▸ SET PROBLEM:
Below are several records. Retype exactly those lines running from the one with "Reconstruct the object" through the one with "79, inside: 84", end lines included, and no others.

▸ DATASET EXTRACT:
· · ·

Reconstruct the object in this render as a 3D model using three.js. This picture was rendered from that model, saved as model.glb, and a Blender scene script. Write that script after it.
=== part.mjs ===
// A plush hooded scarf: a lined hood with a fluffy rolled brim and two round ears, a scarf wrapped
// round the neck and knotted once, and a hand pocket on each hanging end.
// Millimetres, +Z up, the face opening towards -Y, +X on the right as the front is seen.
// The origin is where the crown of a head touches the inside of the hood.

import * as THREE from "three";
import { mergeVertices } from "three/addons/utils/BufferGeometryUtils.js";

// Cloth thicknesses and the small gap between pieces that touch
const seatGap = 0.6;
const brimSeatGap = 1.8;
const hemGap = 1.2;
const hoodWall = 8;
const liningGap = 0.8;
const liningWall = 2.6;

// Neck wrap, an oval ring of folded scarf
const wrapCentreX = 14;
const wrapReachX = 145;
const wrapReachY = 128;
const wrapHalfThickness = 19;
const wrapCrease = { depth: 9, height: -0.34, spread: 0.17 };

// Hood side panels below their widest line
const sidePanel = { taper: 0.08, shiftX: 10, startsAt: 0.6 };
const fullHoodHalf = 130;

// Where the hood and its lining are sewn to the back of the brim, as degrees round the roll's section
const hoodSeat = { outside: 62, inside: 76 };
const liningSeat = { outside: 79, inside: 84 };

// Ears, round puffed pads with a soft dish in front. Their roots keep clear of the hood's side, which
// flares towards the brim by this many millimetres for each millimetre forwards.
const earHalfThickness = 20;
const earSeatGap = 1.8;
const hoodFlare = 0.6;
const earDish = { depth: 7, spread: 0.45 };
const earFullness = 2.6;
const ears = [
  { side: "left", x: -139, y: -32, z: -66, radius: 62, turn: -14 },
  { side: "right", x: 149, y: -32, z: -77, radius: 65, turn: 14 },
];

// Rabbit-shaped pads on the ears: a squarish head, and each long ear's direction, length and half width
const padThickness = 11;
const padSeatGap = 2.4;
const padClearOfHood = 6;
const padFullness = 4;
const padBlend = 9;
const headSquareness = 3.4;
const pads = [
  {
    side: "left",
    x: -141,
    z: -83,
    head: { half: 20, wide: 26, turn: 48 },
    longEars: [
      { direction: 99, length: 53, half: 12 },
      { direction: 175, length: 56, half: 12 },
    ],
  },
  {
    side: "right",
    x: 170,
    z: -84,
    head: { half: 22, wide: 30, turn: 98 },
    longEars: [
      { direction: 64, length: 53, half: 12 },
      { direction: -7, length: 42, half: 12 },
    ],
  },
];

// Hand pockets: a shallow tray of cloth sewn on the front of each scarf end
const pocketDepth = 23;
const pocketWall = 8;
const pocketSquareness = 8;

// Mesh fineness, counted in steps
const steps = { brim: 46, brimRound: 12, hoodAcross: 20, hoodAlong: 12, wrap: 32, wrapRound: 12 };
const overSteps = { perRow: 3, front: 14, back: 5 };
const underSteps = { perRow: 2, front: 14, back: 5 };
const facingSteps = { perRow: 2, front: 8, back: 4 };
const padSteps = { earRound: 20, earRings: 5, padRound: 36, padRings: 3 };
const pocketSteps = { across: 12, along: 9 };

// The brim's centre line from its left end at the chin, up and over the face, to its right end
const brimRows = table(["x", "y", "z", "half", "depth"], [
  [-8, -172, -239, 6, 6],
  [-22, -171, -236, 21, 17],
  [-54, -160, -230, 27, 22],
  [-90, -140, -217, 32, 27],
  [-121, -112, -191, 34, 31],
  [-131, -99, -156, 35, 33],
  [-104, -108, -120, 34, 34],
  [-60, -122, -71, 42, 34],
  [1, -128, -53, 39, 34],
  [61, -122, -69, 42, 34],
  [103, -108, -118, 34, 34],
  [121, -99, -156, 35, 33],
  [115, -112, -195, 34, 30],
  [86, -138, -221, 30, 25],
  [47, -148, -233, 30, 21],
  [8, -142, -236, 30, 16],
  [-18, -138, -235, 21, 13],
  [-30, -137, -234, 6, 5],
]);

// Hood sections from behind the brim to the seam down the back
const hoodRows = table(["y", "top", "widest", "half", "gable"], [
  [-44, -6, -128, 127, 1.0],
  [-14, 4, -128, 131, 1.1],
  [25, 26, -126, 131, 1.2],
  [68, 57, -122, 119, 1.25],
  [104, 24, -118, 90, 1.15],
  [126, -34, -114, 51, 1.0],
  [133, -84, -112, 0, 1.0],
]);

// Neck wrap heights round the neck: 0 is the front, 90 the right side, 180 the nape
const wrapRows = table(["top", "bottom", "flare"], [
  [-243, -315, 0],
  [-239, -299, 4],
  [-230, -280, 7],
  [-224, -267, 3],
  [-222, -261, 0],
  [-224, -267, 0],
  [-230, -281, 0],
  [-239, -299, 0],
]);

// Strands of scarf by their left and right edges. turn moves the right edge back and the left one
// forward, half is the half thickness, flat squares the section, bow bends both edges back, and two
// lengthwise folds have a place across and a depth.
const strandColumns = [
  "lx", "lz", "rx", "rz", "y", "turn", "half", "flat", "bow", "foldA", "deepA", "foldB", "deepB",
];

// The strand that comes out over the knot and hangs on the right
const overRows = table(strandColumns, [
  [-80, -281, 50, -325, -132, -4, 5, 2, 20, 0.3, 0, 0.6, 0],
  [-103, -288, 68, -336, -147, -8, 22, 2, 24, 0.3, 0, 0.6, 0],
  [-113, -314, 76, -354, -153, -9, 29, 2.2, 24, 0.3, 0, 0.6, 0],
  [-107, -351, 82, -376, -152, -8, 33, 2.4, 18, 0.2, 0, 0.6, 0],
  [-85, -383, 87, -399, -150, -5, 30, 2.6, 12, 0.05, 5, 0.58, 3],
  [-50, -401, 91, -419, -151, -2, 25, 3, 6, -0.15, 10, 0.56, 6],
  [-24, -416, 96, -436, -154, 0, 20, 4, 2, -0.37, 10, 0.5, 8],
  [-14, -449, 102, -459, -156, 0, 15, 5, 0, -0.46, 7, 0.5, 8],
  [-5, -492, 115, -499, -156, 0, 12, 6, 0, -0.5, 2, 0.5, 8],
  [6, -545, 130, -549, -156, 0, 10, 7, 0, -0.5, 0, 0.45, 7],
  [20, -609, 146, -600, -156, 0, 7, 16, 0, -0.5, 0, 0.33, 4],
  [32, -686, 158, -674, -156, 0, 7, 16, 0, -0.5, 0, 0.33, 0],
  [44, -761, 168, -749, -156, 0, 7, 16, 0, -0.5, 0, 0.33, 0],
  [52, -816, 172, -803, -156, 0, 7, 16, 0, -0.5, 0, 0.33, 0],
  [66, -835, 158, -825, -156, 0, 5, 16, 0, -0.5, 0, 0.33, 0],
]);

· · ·

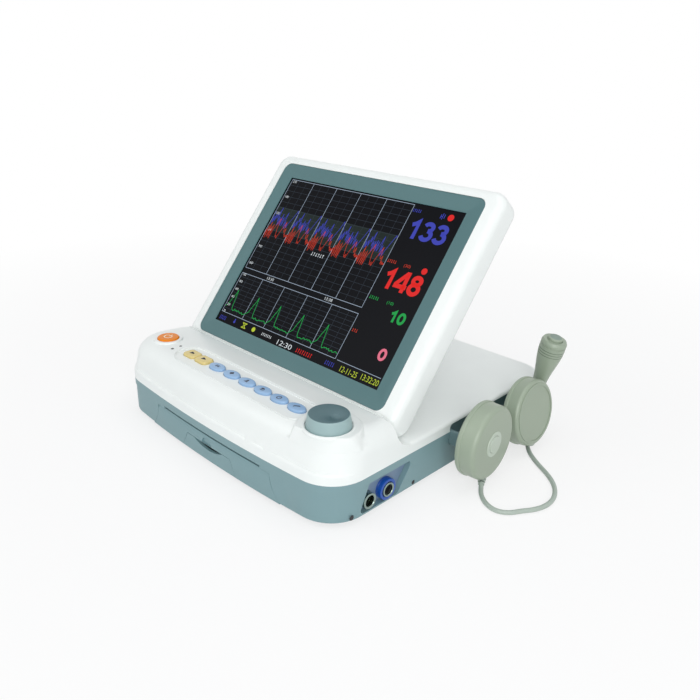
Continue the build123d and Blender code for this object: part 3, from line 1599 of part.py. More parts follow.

· · ·

▸ RESULT:
Reconstruct the object in this render as a 3D model using three.js. This picture was rendered from that model, saved as model.glb, and a Blender scene script. Write that script after it.
=== part.mjs ===
// A plush hooded scarf: a lined hood with a fluffy rolled brim and two round ears, a scarf wrapped
// round the neck and knotted once, and a hand pocket on each hanging end.
// Millimetres, +Z up, the face opening towards -Y, +X on the right as the front is seen.
// The origin is where the crown of a head touches the inside of the hood.

import * as THREE from "three";
import { mergeVertices } from "three/addons/utils/BufferGeometryUtils.js";

// Cloth thicknesses and the small gap between pieces that touch
const seatGap = 0.6;
const brimSeatGap = 1.8;
const hemGap = 1.2;
const hoodWall = 8;
const liningGap = 0.8;
const liningWall = 2.6;

// Neck wrap, an oval ring of folded scarf
const wrapCentreX = 14;
const wrapReachX = 145;
const wrapReachY = 128;
const wrapHalfThickness = 19;
const wrapCrease = { depth: 9, height: -0.34, spread: 0.17 };

// Hood side panels below their widest line
const sidePanel = { taper: 0.08, shiftX: 10, startsAt: 0.6 };
const fullHoodHalf = 130;

// Where the hood and its lining are sewn to the back of the brim, as degrees round the roll's section
const hoodSeat = { outside: 62, inside: 76 };
const liningSeat = { outside: 79, inside: 84 };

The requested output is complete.